**Given material:**
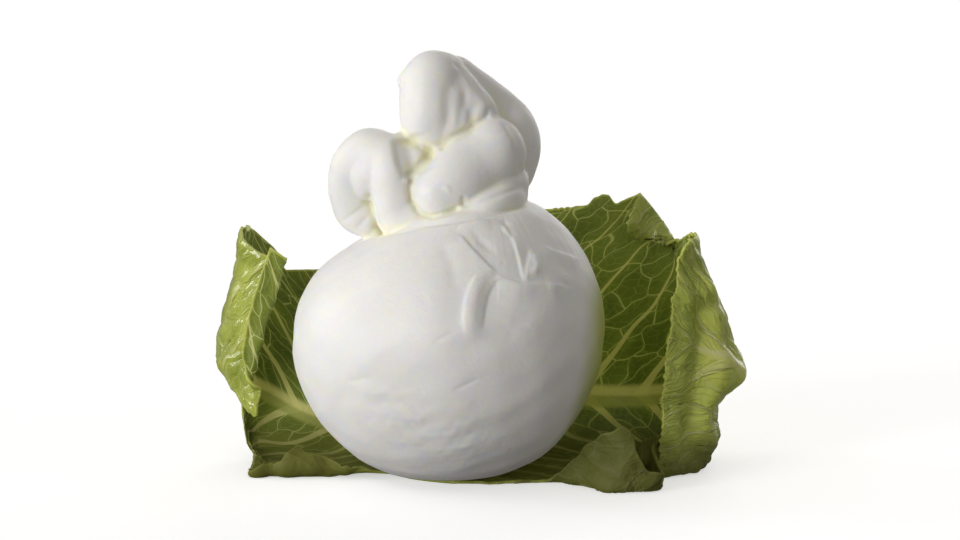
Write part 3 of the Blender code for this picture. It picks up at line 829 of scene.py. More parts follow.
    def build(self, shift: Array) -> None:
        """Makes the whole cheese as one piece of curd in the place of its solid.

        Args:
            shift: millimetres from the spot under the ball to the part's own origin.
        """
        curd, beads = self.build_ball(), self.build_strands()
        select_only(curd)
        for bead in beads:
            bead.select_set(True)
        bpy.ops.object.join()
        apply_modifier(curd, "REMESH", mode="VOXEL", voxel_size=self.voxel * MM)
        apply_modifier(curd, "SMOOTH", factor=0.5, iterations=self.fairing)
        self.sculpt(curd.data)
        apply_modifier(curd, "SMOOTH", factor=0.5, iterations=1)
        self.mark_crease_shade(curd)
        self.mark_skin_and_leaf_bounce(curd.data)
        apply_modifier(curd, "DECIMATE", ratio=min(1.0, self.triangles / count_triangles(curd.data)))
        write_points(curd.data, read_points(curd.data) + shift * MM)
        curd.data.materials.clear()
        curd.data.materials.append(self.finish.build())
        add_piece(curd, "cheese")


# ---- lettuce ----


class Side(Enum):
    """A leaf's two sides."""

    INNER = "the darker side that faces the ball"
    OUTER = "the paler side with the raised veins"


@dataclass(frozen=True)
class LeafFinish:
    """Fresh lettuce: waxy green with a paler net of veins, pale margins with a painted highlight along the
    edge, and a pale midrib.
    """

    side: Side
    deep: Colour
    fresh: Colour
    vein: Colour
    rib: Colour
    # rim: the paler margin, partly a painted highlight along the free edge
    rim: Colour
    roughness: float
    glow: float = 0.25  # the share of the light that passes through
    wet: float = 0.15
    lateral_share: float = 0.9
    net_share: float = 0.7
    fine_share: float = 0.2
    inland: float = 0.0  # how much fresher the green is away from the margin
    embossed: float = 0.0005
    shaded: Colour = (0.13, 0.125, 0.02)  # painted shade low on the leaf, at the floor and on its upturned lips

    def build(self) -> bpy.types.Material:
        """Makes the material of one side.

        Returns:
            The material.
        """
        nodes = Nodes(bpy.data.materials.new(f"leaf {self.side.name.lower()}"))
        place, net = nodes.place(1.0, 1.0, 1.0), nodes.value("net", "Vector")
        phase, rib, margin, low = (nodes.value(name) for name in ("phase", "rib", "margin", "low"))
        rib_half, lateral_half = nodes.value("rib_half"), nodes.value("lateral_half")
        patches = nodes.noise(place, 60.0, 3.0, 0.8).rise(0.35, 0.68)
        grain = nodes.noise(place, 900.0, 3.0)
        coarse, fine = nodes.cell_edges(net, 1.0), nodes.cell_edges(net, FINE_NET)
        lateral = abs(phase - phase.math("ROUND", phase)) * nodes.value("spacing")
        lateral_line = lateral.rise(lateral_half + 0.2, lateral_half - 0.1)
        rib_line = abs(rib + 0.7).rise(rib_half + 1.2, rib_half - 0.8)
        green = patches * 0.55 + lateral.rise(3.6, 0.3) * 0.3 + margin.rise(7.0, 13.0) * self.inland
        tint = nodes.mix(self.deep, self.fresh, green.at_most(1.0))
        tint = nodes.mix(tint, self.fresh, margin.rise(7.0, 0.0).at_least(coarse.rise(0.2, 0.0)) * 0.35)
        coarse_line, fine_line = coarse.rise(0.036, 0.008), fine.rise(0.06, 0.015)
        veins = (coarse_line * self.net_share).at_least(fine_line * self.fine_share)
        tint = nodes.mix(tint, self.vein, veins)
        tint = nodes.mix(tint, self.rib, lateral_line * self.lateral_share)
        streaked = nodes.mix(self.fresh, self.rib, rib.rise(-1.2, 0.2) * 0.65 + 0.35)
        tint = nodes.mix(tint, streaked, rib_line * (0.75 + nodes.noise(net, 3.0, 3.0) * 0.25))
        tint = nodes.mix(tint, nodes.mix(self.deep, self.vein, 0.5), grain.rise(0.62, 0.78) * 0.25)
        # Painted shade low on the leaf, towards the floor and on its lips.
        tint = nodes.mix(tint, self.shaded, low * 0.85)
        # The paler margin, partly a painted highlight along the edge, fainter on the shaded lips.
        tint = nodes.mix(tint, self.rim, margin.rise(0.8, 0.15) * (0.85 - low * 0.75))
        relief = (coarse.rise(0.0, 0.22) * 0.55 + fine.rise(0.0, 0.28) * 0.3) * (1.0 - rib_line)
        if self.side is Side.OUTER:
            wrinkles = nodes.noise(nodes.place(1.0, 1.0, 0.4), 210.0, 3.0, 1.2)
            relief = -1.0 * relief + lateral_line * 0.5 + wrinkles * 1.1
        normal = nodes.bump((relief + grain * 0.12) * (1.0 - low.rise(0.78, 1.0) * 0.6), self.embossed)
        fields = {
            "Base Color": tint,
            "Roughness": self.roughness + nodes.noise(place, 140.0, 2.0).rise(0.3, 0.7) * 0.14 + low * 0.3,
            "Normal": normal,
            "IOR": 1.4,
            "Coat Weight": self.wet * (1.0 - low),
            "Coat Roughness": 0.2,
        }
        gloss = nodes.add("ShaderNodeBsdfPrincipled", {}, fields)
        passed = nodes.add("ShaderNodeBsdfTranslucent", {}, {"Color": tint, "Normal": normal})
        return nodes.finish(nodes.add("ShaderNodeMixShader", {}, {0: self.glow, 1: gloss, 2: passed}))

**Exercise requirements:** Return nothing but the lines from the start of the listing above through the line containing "of its solid.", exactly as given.

**Written response:**
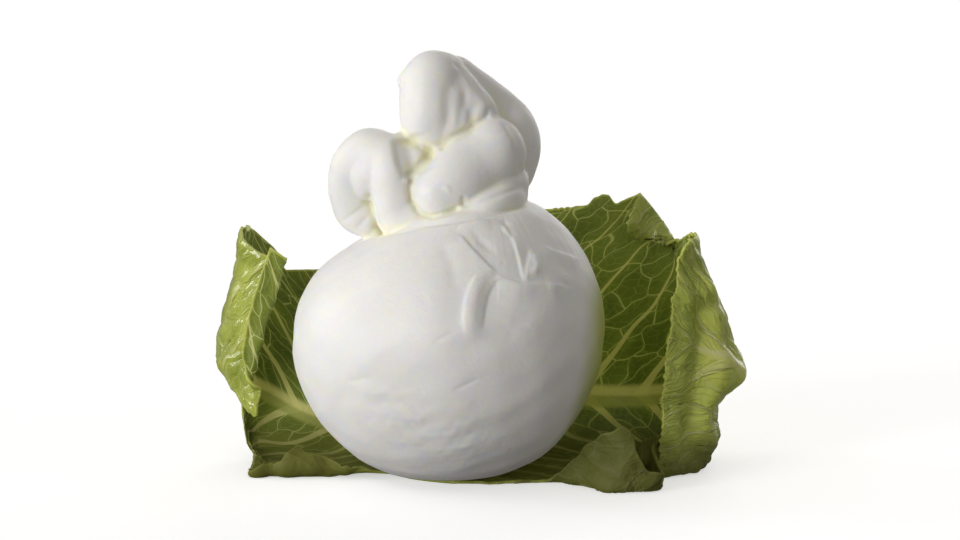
Write part 3 of the Blender code for this picture. It picks up at line 829 of scene.py. More parts follow.
    def build(self, shift: Array) -> None:
        """Makes the whole cheese as one piece of curd in the place of its solid.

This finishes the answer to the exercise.